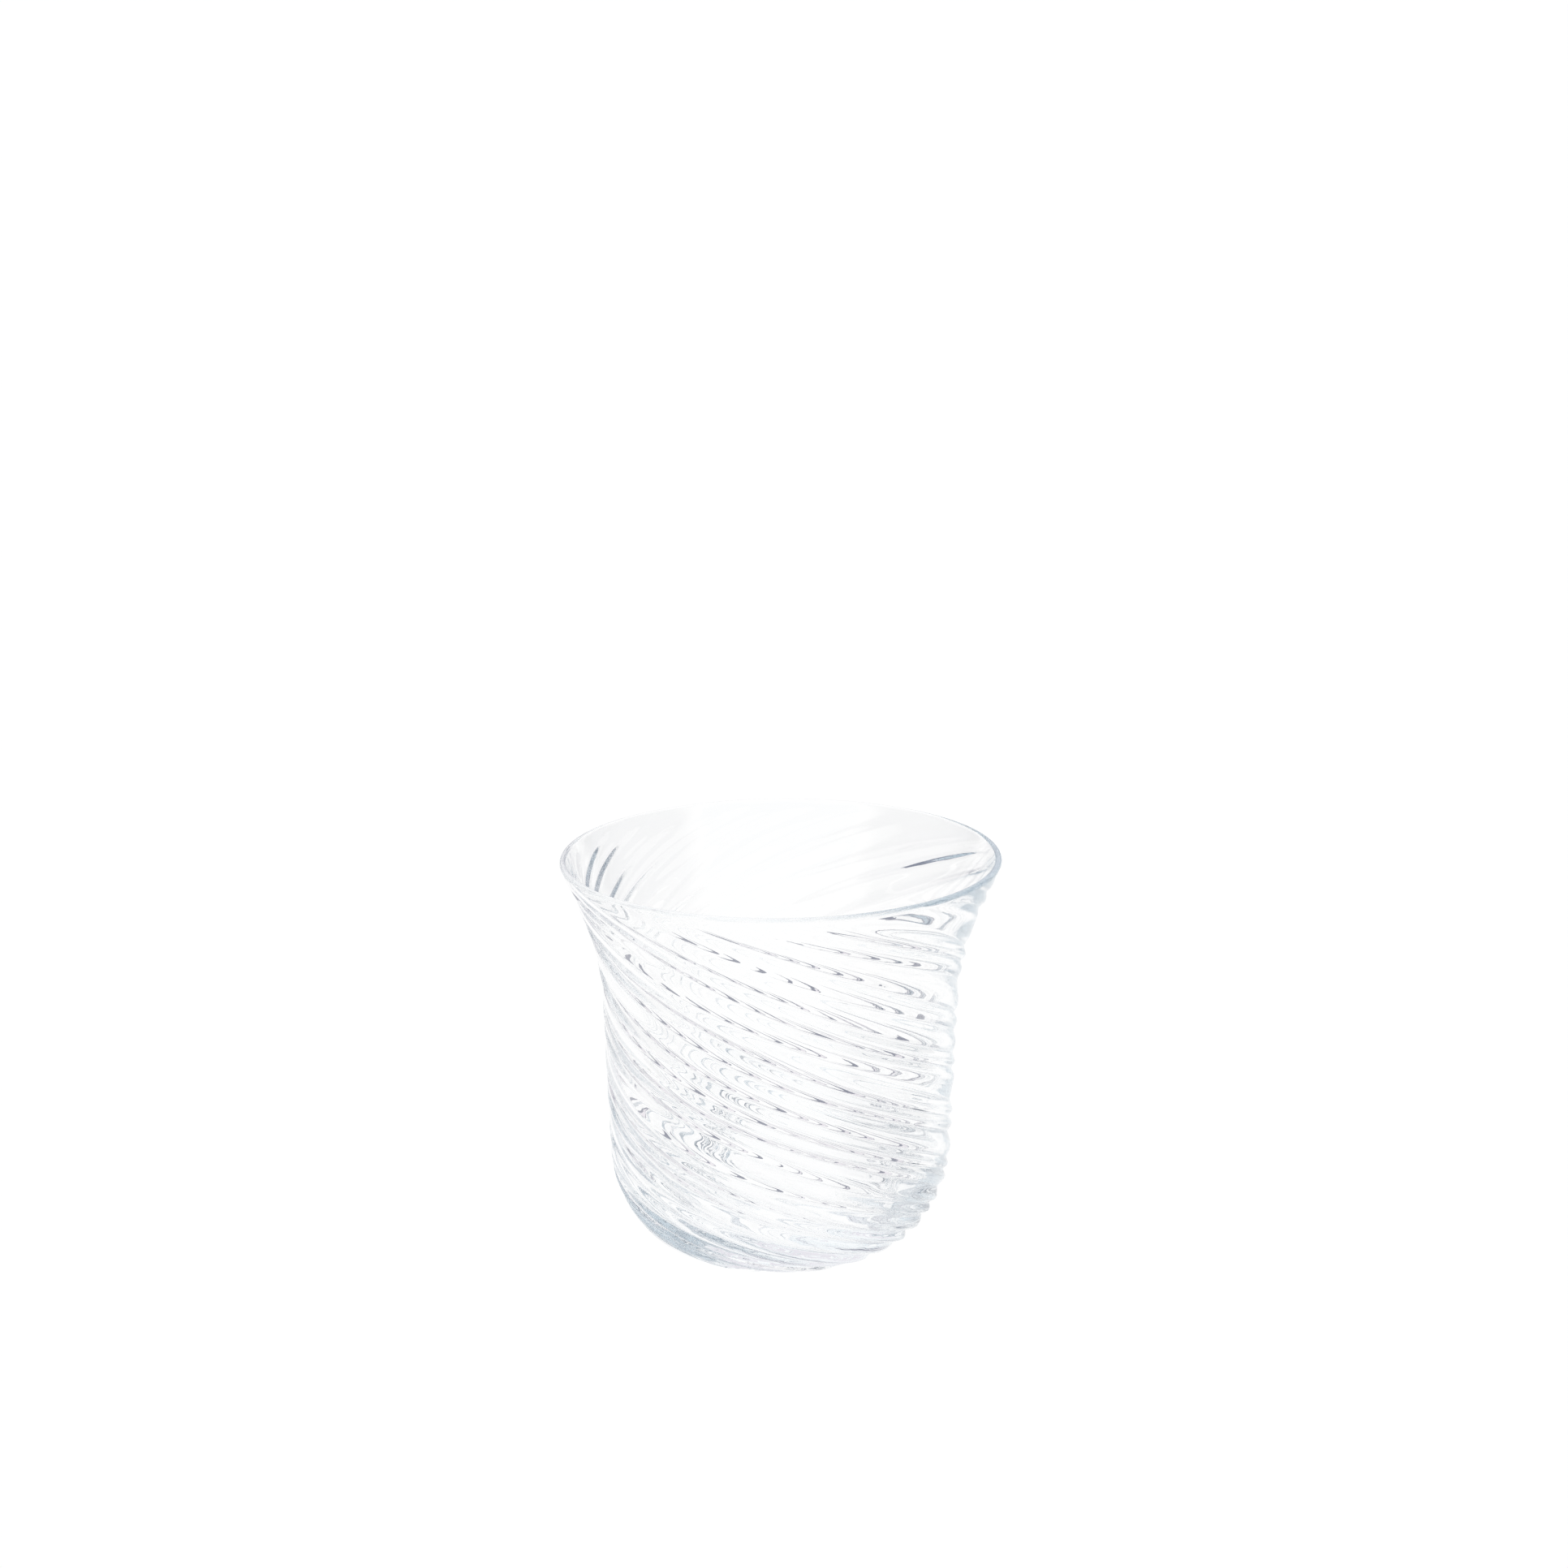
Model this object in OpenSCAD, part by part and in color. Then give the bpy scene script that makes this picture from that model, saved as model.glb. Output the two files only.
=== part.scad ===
// Clear glass tumbler, blown in one piece. A flat round foot rises through an elliptical heel
// into a nearly upright wall, which bends out to a flared lip with a rounded rim. Spiral ribs
// stand on the outside: they are deepest at the heel and melt away below the rim.
// The origin is the middle of the foot, on the surface the tumbler stands on.

/* [Outline] */
// Outside diameter across the rim
rim_d = 90; // [86:0.5:96]
// Overall height from the foot to the top of the rim
height = 82.5; // [76:0.5:92]
// Outside diameter of the wall where it leaves the heel
wall_d = 70; // [66:0.2:74]
// Diameter of the flat foot
foot_d = 34.6; // [28:0.2:42]
// Height over which the heel rounds up into the wall
heel_rise = 22; // [16:0.5:28]
// Lean of the wall away from upright, in degrees
wall_lean = 2.3; // [1:0.1:4]
// Flare of the lip away from upright, in degrees
lip_flare = 25; // [20:0.5:32]
// Radius of the bend between the wall and the lip
bend_r = 60; // [30:1:70]

/* [Glass] */
// Thickness of the wall where it leaves the heel
wall_t = 2.1; // [1.6:0.1:3]
// Thickness of the lip, which the rim rounds off
lip_t = 1.4; // [1:0.1:1.8]
// Thickness of the floor in the middle
floor_t = 6.5; // [4:0.5:9]
// Diameter of the flat part of the floor inside
floor_d = 24; // [16:1:34]

/* [Ribs] */
// Number of spiral ribs round the wall
rib_count = 20; // [14:1:21]
// Height of a crest above its groove at the heel
heel_rib_h = 1.2; // [0.2:0.05:1.4]
// Height of a crest above its groove on the wall
wall_rib_h = 0.55; // [0.2:0.05:1.2]
// Angle a rib turns through between the foot and the rim, in degrees
rib_turn = 375; // [0:5:420]
// How much tighter the ribs turn at the foot than at the rim
turn_bias = 0.22; // [0:0.02:0.4]
// Length along the outline over which the ribs rise from the foot
foot_fade = 9; // [4:1:16]
// Length along the outline over which the ribs melt into the lip
lip_fade = 9; // [6:1:24]

/* [Hidden] */

$fn = 96;

// Columns of surface points on each rib, and rows of points up each stretch of the outline
rib_columns = 6;
heel_rows = 12;
wall_rows = 13;
bend_rows = 9;
lip_rows = 2;
rim_rows = 4;
// Points round the inside of the heel
bore_heel_rows = 12;
// Angle above level at which the rim's rounding gives way to its flat crown
crown_at = 78;
// How far the bore runs past the rim, so that it cuts the mouth clean
mouth_clear = 5;

foot_r = foot_d / 2;
wall_r = wall_d / 2;
// The rim is rounded about the end of the lip's mid line
rim_r = lip_t / 2;
rim_mid = [rim_d / 2 - rim_r, height - rim_r * sin(crown_at)];
lip_end = rim_mid + rim_r * [cos(lip_flare), -sin(lip_flare)];

// Corner where the straight wall and the straight lip would meet
corner_z = lip_end.y - (lip_end.x - wall_r - (lip_end.y - heel_rise) * tan(wall_lean))
    / (tan(lip_flare) - tan(wall_lean));
corner = [wall_r + (corner_z - heel_rise) * tan(wall_lean), corner_z];
// Length of wall and lip that the bend takes up on each side of that corner
half_bend = (lip_flare - wall_lean) / 2;
wall_room = (corner_z - heel_rise) / cos(wall_lean);
lip_room = (lip_end.y - corner_z) / cos(lip_flare);
bend_reach = min(bend_r * tan(half_bend), 0.9 * wall_room, 0.9 * lip_room);
bend_used_r = bend_reach / tan(half_bend);
bend_start = corner - bend_reach * [sin(wall_lean), cos(wall_lean)];
bend_end = corner + bend_reach * [sin(lip_flare), cos(lip_flare)];
bend_mid = bend_start + bend_used_r * [cos(wall_lean), -sin(wall_lean)];

// Outline of the outside, from the edge of the foot up to the rim, as [radius, height]
heel_line = [for (i = [0 : heel_rows]) let (a = 90 * i / heel_rows)
    [foot_r + (wall_r - foot_r) * sin(a), heel_rise * (1 - cos(a))]];
wall_line = [for (i = [1 : wall_rows]) between([wall_r, heel_rise], bend_start, i / wall_rows)];
bend_line = [for (i = [1 : bend_rows]) let (a = wall_lean + 2 * half_bend * i / bend_rows)
    bend_mid + bend_used_r * [-cos(a), sin(a)]];
lip_line = [for (i = [1 : lip_rows]) between(bend_end, lip_end, i / lip_rows)];
rim_line = [for (i = [1 : rim_rows]) rim_point(between(-lip_flare, crown_at, i / rim_rows))];
outline = concat(heel_line, wall_line, bend_line, lip_line, rim_line);

rows = len(outline);
columns = rib_count * rib_columns;
// Distance travelled along the outline at each of its points
travel = [for (i = 0, s = 0; i < rows; s = s + step_from(i), i = i + 1) s];
full_travel = travel[rows - 1];

function between(a, b, t) = a + (b - a) * t;
function rim_point(a) = rim_mid + rim_r * [cos(a), sin(a)];
function step_from(i) = i + 1 < rows ? norm(outline[i + 1] - outline[i]) : 0;
// Smooth rise from 0 to 1
function ease(x) = (1 - cos(180 * min(1, max(0, x)))) / 2;

// Direction square to the outline at one of its points, pointing out of the glass
function outward(i) =
    let (way = outline[min(i + 1, rows - 1)] - outline[max(i - 1, 0)])
    [way.y, -way.x] / norm(way);

// Height of a rib's crest above its groove, at a point along the outline
function rib_h(i) = between(heel_rib_h, wall_rib_h, ease(outline[i].y / heel_rise))
    * ease(travel[i] / foot_fade) * ease((full_travel - travel[i]) / lip_fade);

// Angle that the ribs have turned by at a point along the outline
function turned(i) = let (t = travel[i] / full_travel) rib_turn * t * (1 + turn_bias * (1 - t));

// Point on the ribbed surface: the ribs swell half above the outline and half below it
function skin_point(i, j) =
    let (swell = -cos(360 * j / rib_columns) / 2 * rib_h(i))
    let (p = outline[i] + outward(i) * swell)
    let (a = 360 * j / columns - turned(i))
    [p.x * cos(a), p.x * sin(a), i == 0 ? 0 : p.y];

function skin_index(i, j) = i * columns + j % columns;

// Solid shape of the outside, closed by the foot and by the flat crown of the rim
module ribbed_blank() {
    points = [for (i = [0 : rows - 1]) for (j = [0 : columns - 1]) skin_point(i, j)];
    foot = [for (j = [0 : columns - 1]) skin_index(0, j)];
    top = [for (j = [columns - 1 : -1 : 0]) skin_index(rows - 1, j)];
    upper_halves = [for (i = [0 : rows - 2]) for (j = [0 : columns - 1])
        [skin_index(i, j), skin_index(i + 1, j), skin_index(i + 1, j + 1)]];
    lower_halves = [for (i = [0 : rows - 2]) for (j = [0 : columns - 1])
        [skin_index(i, j), skin_index(i + 1, j + 1), skin_index(i, j + 1)]];
    polyhedron(points, concat([foot], upper_halves, lower_halves, [top]));
}

// Smooth inside of the cup: flat floor, elliptical heel, the wall and lip at their thickness,
// and the inner half of the rounded rim
module bore() {
    first = heel_rows;
    last = rows - 1 - rim_rows;
    function thickness(i) =
        between(wall_t, lip_t, (travel[i] - travel[first]) / (travel[last] - travel[first]));
    bore_r = wall_r - wall_t;
    floor_r = floor_d / 2;
    heel = [for (i = [0 : bore_heel_rows - 1]) let (a = 90 * i / bore_heel_rows)
        [floor_r + (bore_r - floor_r) * sin(a), heel_rise - (heel_rise - floor_t) * cos(a)]];
    side = [for (i = [first : last - 1]) outline[i] - outward(i) * thickness(i)];
    rim = [for (i = [0 : rim_rows])
        rim_point(between(180 - lip_flare, 180 - crown_at, i / rim_rows))];
    mouth = rim[rim_rows] + [0, mouth_clear];
    rotate_extrude()
        polygon(concat([[0, floor_t]], heel, side, rim, [mouth], [[0, mouth.y]]));
}

module glass_cup() {
    color([0.86, 0.92, 0.94, 0.5])
        difference() {
            ribbed_blank();
            bore();
        }
}

glass_cup();
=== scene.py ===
"""Looks for a clear blown-glass tumbler with spiral ribs, standing on a lit white table."""

import logging
import math
from dataclasses import dataclass, field
from enum import Enum

import bpy
import numpy as np
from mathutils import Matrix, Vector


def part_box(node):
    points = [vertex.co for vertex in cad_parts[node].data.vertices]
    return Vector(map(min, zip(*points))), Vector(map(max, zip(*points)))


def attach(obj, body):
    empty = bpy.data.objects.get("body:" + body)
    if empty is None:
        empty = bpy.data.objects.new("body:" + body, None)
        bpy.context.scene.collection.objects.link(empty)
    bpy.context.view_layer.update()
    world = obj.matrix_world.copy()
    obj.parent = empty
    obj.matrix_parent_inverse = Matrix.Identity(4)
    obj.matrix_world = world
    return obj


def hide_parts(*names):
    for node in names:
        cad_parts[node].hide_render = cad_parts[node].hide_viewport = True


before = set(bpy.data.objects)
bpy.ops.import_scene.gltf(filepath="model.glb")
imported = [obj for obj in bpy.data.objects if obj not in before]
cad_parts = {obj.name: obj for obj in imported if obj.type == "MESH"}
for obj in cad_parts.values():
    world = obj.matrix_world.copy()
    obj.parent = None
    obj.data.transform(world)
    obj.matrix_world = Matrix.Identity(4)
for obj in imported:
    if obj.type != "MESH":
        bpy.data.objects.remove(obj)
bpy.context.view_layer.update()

MM = 0.001

log = logging.getLogger("tumbler")


class Face(Enum):
    """The two faces of the blown wall."""

    OUTSIDE = "outside"
    INSIDE = "inside"


def ease(share: np.ndarray) -> np.ndarray:
    """Rise smoothly from 0 to 1.

    Args:
        share: How far along the rise, clipped to 0 and 1.

    Returns:
        The eased share.
    """
    return (1 - np.cos(math.pi * np.clip(share, 0, 1))) / 2


def straight(start: np.ndarray, end: np.ndarray, count: int = 60) -> np.ndarray:
    """Points along a straight stretch of an outline.

    Args:
        start: First point, as radius and height.
        end: Last point.
        count: Number of points.

    Returns:
        The points, one per row.
    """
    share = np.linspace(0, 1, count)[:, None]
    return start + (end - start) * share


def arc(
    mid: np.ndarray, reach: tuple[float, float], start: float, end: float, count: int = 90
) -> np.ndarray:
    """Points along a round stretch of an outline.

    Args:
        mid: Middle of the circle or ellipse.
        reach: Its radius outward and its radius upward.
        start: First angle, in degrees above level.
        end: Last angle.
        count: Number of points.

    Returns:
        The points, one per row.
    """
    angle = np.radians(np.linspace(start, end, count))
    return mid + np.column_stack([reach[0] * np.cos(angle), reach[1] * np.sin(angle)])


def travel_of(line: np.ndarray) -> np.ndarray:
    """Distance travelled along a line at each of its points."""
    return np.concatenate([[0], np.cumsum(np.linalg.norm(np.diff(line, axis=0), axis=1))])


def even_steps(line: np.ndarray, count: int, turn_worth: float = 4.0 * MM) -> np.ndarray:
    """Walk a line in even steps, which grow shorter where the line turns.

    Args:
        line: Close-set points of the line.
        count: Number of points wanted.
        turn_worth: Length that turning through one radian counts for.

    Returns:
        Points along the line.
    """
    way = np.unwrap(np.arctan2(*np.diff(line, axis=0).T[::-1]))
    turning = np.concatenate([[0], np.cumsum(np.abs(np.diff(way, prepend=way[0])))])
    effort = travel_of(line) + turn_worth * turning
    stops = np.linspace(0, effort[-1], count)
    return np.column_stack([np.interp(stops, effort, line[:, axis]) for axis in (0, 1)])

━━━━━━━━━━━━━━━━

◆ Task prompt:
Reproduce, exactly as written, the stretch of lines whose first line is the one with "Smooth inside of" and whose last line is the one with "for node in".

◆ Exercise response:
// Smooth inside of the cup: flat floor, elliptical heel, the wall and lip at their thickness,
// and the inner half of the rounded rim
module bore() {
    first = heel_rows;
    last = rows - 1 - rim_rows;
    function thickness(i) =
        between(wall_t, lip_t, (travel[i] - travel[first]) / (travel[last] - travel[first]));
    bore_r = wall_r - wall_t;
    floor_r = floor_d / 2;
    heel = [for (i = [0 : bore_heel_rows - 1]) let (a = 90 * i / bore_heel_rows)
        [floor_r + (bore_r - floor_r) * sin(a), heel_rise - (heel_rise - floor_t) * cos(a)]];
    side = [for (i = [first : last - 1]) outline[i] - outward(i) * thickness(i)];
    rim = [for (i = [0 : rim_rows])
        rim_point(between(180 - lip_flare, 180 - crown_at, i / rim_rows))];
    mouth = rim[rim_rows] + [0, mouth_clear];
    rotate_extrude()
        polygon(concat([[0, floor_t]], heel, side, rim, [mouth], [[0, mouth.y]]));
}

module glass_cup() {
    color([0.86, 0.92, 0.94, 0.5])
        difference() {
            ribbed_blank();
            bore();
        }
}

glass_cup();
=== scene.py ===
"""Looks for a clear blown-glass tumbler with spiral ribs, standing on a lit white table."""

import logging
import math
from dataclasses import dataclass, field
from enum import Enum

import bpy
import numpy as np
from mathutils import Matrix, Vector


def part_box(node):
    points = [vertex.co for vertex in cad_parts[node].data.vertices]
    return Vector(map(min, zip(*points))), Vector(map(max, zip(*points)))


def attach(obj, body):
    empty = bpy.data.objects.get("body:" + body)
    if empty is None:
        empty = bpy.data.objects.new("body:" + body, None)
        bpy.context.scene.collection.objects.link(empty)
    bpy.context.view_layer.update()
    world = obj.matrix_world.copy()
    obj.parent = empty
    obj.matrix_parent_inverse = Matrix.Identity(4)
    obj.matrix_world = world
    return obj


def hide_parts(*names):
    for node in names:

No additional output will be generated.